● **WHAT IS EXPECTED**
Locate, in the data below, the line that contains "channel_frame();" and the line that contains "bpy.data.objects.remove(obj)"; reproduce exactly those two lines and every line between them, nothing more.

● **ENTRIES SHOWN**
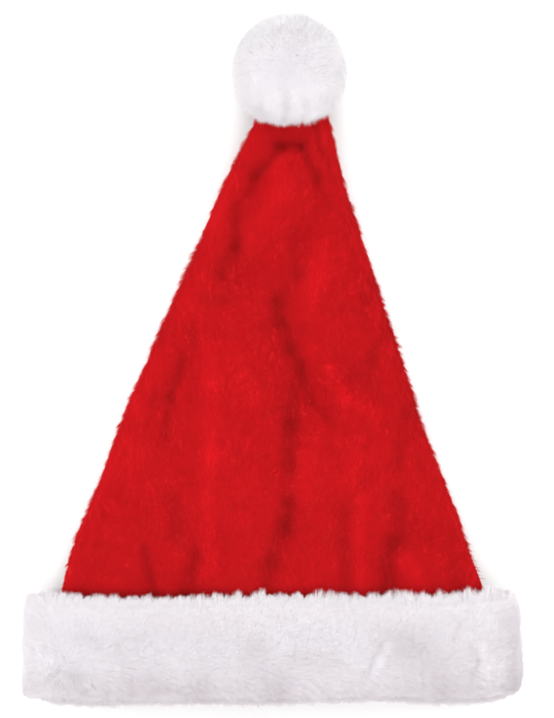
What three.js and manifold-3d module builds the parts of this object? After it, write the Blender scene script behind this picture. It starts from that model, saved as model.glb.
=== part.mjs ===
// A plush Santa hat as it lies on a table: a cone of red pile cloth, a cuff of white fur round its
// mouth and a white fur pompom sewn over its tip. Millimetres, +Z up, +Y from the mouth to the
// pompom. The origin is on the table, under the middle of the hat's footprint.
import * as THREE from "three";
import { LoftGeometry } from "three/addons/geometries/LoftGeometry.js";
import { mergeVertices } from "three/addons/utils/BufferGeometryUtils.js";
import Module from "manifold-3d";

const wasm = await Module();
wasm.setup();

const { cos, sin, abs, sqrt, max, min, round, hypot, exp, PI } = Math;
const { lerp, clamp, smoothstep, seededRandom } = THREE.MathUtils;
const ALONG_HAT = new THREE.Vector3(0, 1, 0);

// The crown, a cone of cloth with two layers when it lies flat.
const CLOTH = 3; // thickness of one layer, backing and pile together
const CROWN_BASE_WIDTH = 249; // across, where it enters the cuff
const CROWN_TIP_WIDTH = 41; // across, where it enters the pompom
const CROWN_LENGTH = 279; // the stretch that shows between the cuff and the pompom
const CROWN_LEAN = 12; // how far the tip lies to the right of the mouth's middle
const CROWN_LOFT = 29; // from underside to top, halfway up
const TIP_HEIGHT = 19; // from underside to top, at the pompom
const TIP_LIFT = 14; // how far the pompom holds the tip's underside off the table
const MOUTH_HEIGHT = 22; // from underside to top, inside the cuff
const HEM_INSET = 3; // how far the cloth's lower edge lies inside the cuff's rim

// The cuff, a folded band of fur cloth.
const CUFF_HEIGHT = 62; // from the rim to the edge that lies over the crown
const CUFF_END_PADDING = 20; // fur beside each end of the mouth
const CUFF_TOP_PADDING = 17; // fur above the mouth
const CUFF_FLOOR_PADDING = 7; // fur below the mouth, pressed by the hat's weight
const CUFF_EDGE_ROUND = 9; // radius of the band's rounded edges
const CUFF_PUFF = 2; // how far the band's soft swells stand out
const CUFF_PRESS = 1.5; // how much of its underside the table flattens

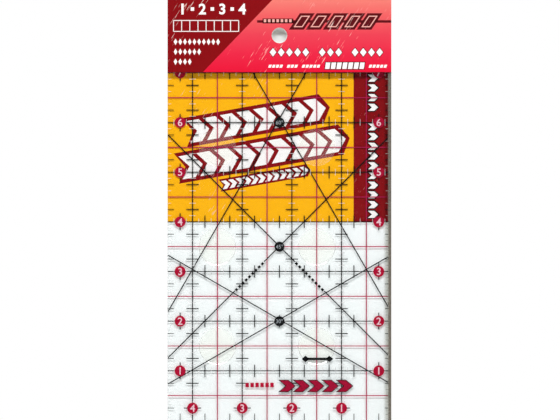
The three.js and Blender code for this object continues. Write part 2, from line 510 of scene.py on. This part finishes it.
# %% Honing grit
def honing_grit():
    """Dark grit bonded in resin."""
    made, tree = empty_material("diamond_grit_in_resin")
    place = add(tree, "TexCoord")
    grains = add(
        tree, "TexVoronoi", {"Vector": place.outputs["Object"], "Scale": 1 / (0.25 * MM)}
    )
    tone = add(tree, "SeparateColor", {"Color": grains.outputs["Color"]})
    resin = add(tree, "ValToRGB", {"Fac": tone.outputs["Red"]})
    resin.color_ramp.elements[0].color = linear("443d33")
    resin.color_ramp.elements[1].color = linear("7c7468")
    sparkle = add(
        tree,
        "MapRange",
        {"Value": tone.outputs["Green"], "From Min": 0.9, "From Max": 0.94, "To Max": 0.8},
    )
    relief = add(
        tree,
        "Bump",
        {"Strength": 0.6, "Distance": 0.1 * MM, "Height": grains.outputs["Distance"]},
    )
    grit = add(
        tree,
        "BsdfPrincipled",
        {
            "Base Color": resin.outputs["Color"],
            "Metallic": sparkle.outputs["Result"],
            "Roughness": 0.55,
            "Normal": relief.outputs["Normal"],
        },
    )
    add(tree, "OutputMaterial", {"Surface": grit.outputs[0]})
    return made


# %% [markdown]
# A grip dot is a disc of soft clear film with a frosted face, which keeps the ruler from sliding
# on cloth. Frosting scatters light: nearly all of it passes, a little spread, and a small share
# comes back as a milky haze, which only shows where something dark is behind it. The film is
# stuck to the sheet with no air between, so its front hardly reflects, and its index of refraction
# is set well below that of real silicone, 1.41.


# %% Frosted film
def frosted_film():
    """Frosted clear film, for the grip dots."""
    made, tree = empty_material("frosted_silicone_film")
    place = add(tree, "TexCoord")
    pebble = add(
        tree, "TexVoronoi", {"Vector": place.outputs["Object"], "Scale": 1 / (0.35 * MM)}
    )
    relief = add(
        tree,
        "Bump",
        {"Strength": 0.1, "Distance": 0.02 * MM, "Height": pebble.outputs["Distance"]},
    )
    film = add(
        tree,
        "BsdfPrincipled",
        {
            "Base Color": linear("fffffd"),
            "Roughness": 0.12,
            "IOR": 1.15,
            "Transmission Weight": 0.96,
            "Normal": relief.outputs["Normal"],
        },
    )
    clear_to_light(tree, film, linear("fffffd"))
    return made


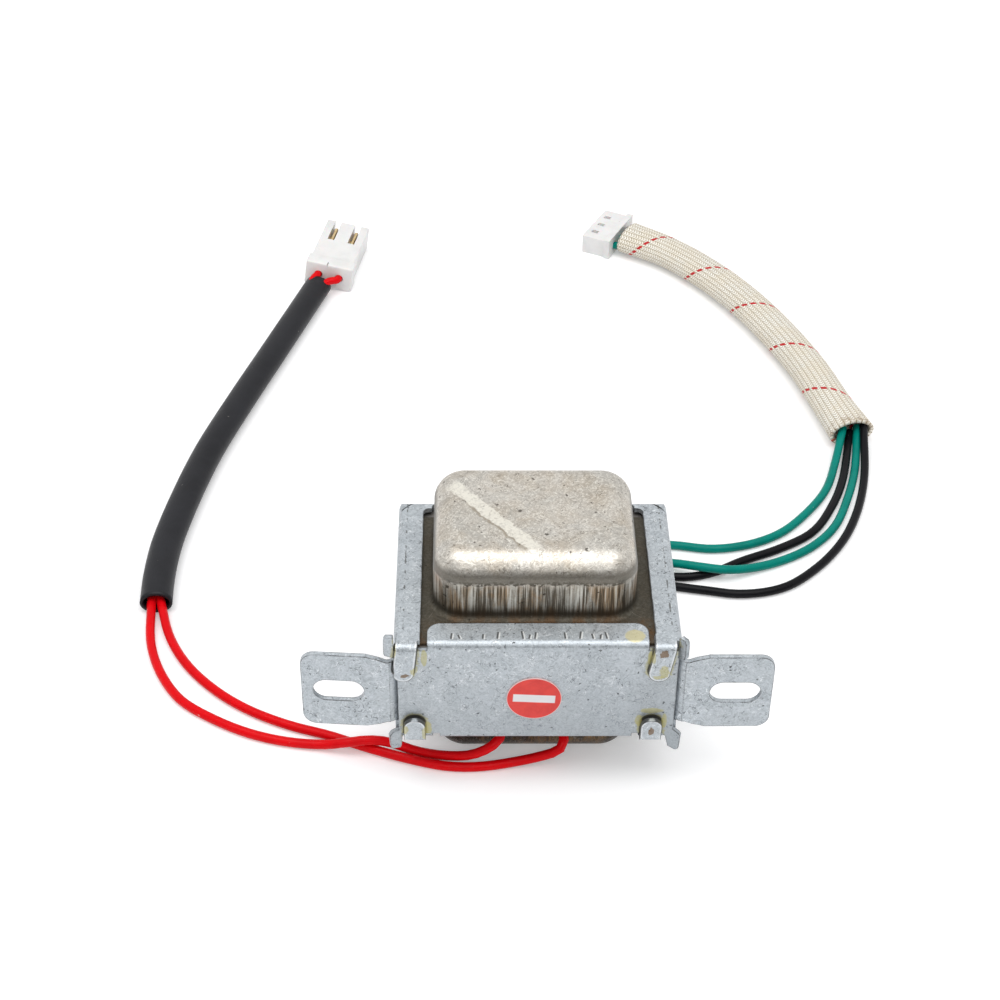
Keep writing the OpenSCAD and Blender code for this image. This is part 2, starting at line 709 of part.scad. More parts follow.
module three_way_contacts() {
    color([0.8, 0.8, 0.78]) three_way_place()
        for (y = [-1, 0, 1])
            translate([-three_l / 2 + 0.6, y * three_pitch - 0.8, three_h / 2 - 0.8])
                cube([three_l - 1.4, 1.6, 1.6]);
}

channel_frame();
front_plate();
upper_cover();
lower_cover();
core_e_stack();
core_i_stack();
bobbin();
primary_winding();
secondary_winding();
primary_tape();
secondary_tape();
seal_disc();
red_lead_a();
red_lead_b();
green_lead_a();
green_lead_b();
black_lead_a();
black_lead_b();
black_sleeve();
braided_sleeve();
two_way_housing();
two_way_contacts();
three_way_housing();
three_way_contacts();
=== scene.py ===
import math
import bmesh
import bpy
from mathutils import Matrix, Vector


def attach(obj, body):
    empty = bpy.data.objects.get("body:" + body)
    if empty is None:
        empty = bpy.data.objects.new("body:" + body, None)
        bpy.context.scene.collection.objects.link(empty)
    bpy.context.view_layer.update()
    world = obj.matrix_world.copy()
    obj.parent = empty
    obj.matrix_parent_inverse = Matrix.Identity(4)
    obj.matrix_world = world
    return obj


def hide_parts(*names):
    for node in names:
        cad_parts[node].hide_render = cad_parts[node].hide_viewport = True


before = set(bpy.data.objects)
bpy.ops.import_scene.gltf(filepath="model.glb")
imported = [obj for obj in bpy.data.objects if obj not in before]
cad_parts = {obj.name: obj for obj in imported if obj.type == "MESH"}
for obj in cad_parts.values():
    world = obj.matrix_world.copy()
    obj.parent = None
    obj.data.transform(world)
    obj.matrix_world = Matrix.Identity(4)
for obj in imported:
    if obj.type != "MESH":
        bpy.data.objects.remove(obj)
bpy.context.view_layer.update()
scene = bpy.context.scene
scene.view_settings.view_transform = "Standard"
mm = 0.001
print("frame loaded:", len(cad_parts), "solids")

# Small helpers for objects and meshes


def newObject(name, data):
    made = bpy.data.objects.new(name, data)
    scene.collection.objects.link(made)
    return made


def meshFrom(bm, name):
    mesh = bpy.data.meshes.new(name)
    bmesh.ops.recalc_face_normals(bm, faces=bm.faces)
    bm.to_mesh(mesh)
    bm.free()
    return newObject(name, mesh)


def softFaces(bm, degrees):
    for face in bm.faces:
        face.smooth = True
    for line in bm.edges:
        line.smooth = line.calc_face_angle(0) < math.radians(degrees)


def roundEdges(bm, edges, offset):
    bmesh.ops.bevel(bm, geom=edges, offset=offset, segments=3, profile=0.5, affect="EDGES", material=-1)


# Camera

cameraSettings = {
    "place": (-0.010661, -0.239196, 0.234937),
    "lens": 72.0,
    "sensor": 36.0,
    "down": 38.53,      # degrees below level
    "yaw": 1.177,       # degrees to the right of +Y
    "roll": -0.774,
}


def makeCamera(settings):
    down, yaw, roll = (math.radians(settings[k]) for k in ("down", "yaw", "roll"))
    ahead = Vector((math.sin(yaw) * math.cos(down), math.cos(yaw) * math.cos(down), -math.sin(down)))
    levelRight = Vector((math.cos(yaw), -math.sin(yaw), 0))
    levelDown = ahead.cross(levelRight)
    right = levelRight * math.cos(roll) + levelDown * math.sin(roll)
    below = -levelRight * math.sin(roll) + levelDown * math.cos(roll)
    data = bpy.data.cameras.new("benchCamera")
    data.lens = settings["lens"]
    data.sensor_width = settings["sensor"]
    data.clip_start = 0.01
    camera = newObject("benchCamera", data)
    camera.matrix_world = Matrix.Translation(settings["place"]) @ Matrix(
        (right, -below, -ahead)).transposed().to_4x4()
    scene.camera = camera


makeCamera(cameraSettings)

# Small helpers for node trees


def addNode(tree, kind, settings=None, sockets=None):
    made = tree.nodes.new("ShaderNode" + kind)
    for key, value in (settings or {}).items():
        setattr(made, key, value)
    for key, value in (sockets or {}).items():
        target = made.inputs[key]
        if isinstance(value, bpy.types.NodeSocket):
            tree.links.new(value, target)
        else:
            target.default_value = value
    return made


def calc(tree, kind, a, b=0.0, c=0.0, clamp=False):
    return addNode(tree, "Math", {"operation": kind, "use_clamp": clamp}, {0: a, 1: b, 2: c}).outputs[0]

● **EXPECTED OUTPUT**
channel_frame();
front_plate();
upper_cover();
lower_cover();
core_e_stack();
core_i_stack();
bobbin();
primary_winding();
secondary_winding();
primary_tape();
secondary_tape();
seal_disc();
red_lead_a();
red_lead_b();
green_lead_a();
green_lead_b();
black_lead_a();
black_lead_b();
black_sleeve();
braided_sleeve();
two_way_housing();
two_way_contacts();
three_way_housing();
three_way_contacts();
=== scene.py ===
import math
import bmesh
import bpy
from mathutils import Matrix, Vector


def attach(obj, body):
    empty = bpy.data.objects.get("body:" + body)
    if empty is None:
        empty = bpy.data.objects.new("body:" + body, None)
        bpy.context.scene.collection.objects.link(empty)
    bpy.context.view_layer.update()
    world = obj.matrix_world.copy()
    obj.parent = empty
    obj.matrix_parent_inverse = Matrix.Identity(4)
    obj.matrix_world = world
    return obj


def hide_parts(*names):
    for node in names:
        cad_parts[node].hide_render = cad_parts[node].hide_viewport = True


before = set(bpy.data.objects)
bpy.ops.import_scene.gltf(filepath="model.glb")
imported = [obj for obj in bpy.data.objects if obj not in before]
cad_parts = {obj.name: obj for obj in imported if obj.type == "MESH"}
for obj in cad_parts.values():
    world = obj.matrix_world.copy()
    obj.parent = None
    obj.data.transform(world)
    obj.matrix_world = Matrix.Identity(4)
for obj in imported:
    if obj.type != "MESH":
        bpy.data.objects.remove(obj)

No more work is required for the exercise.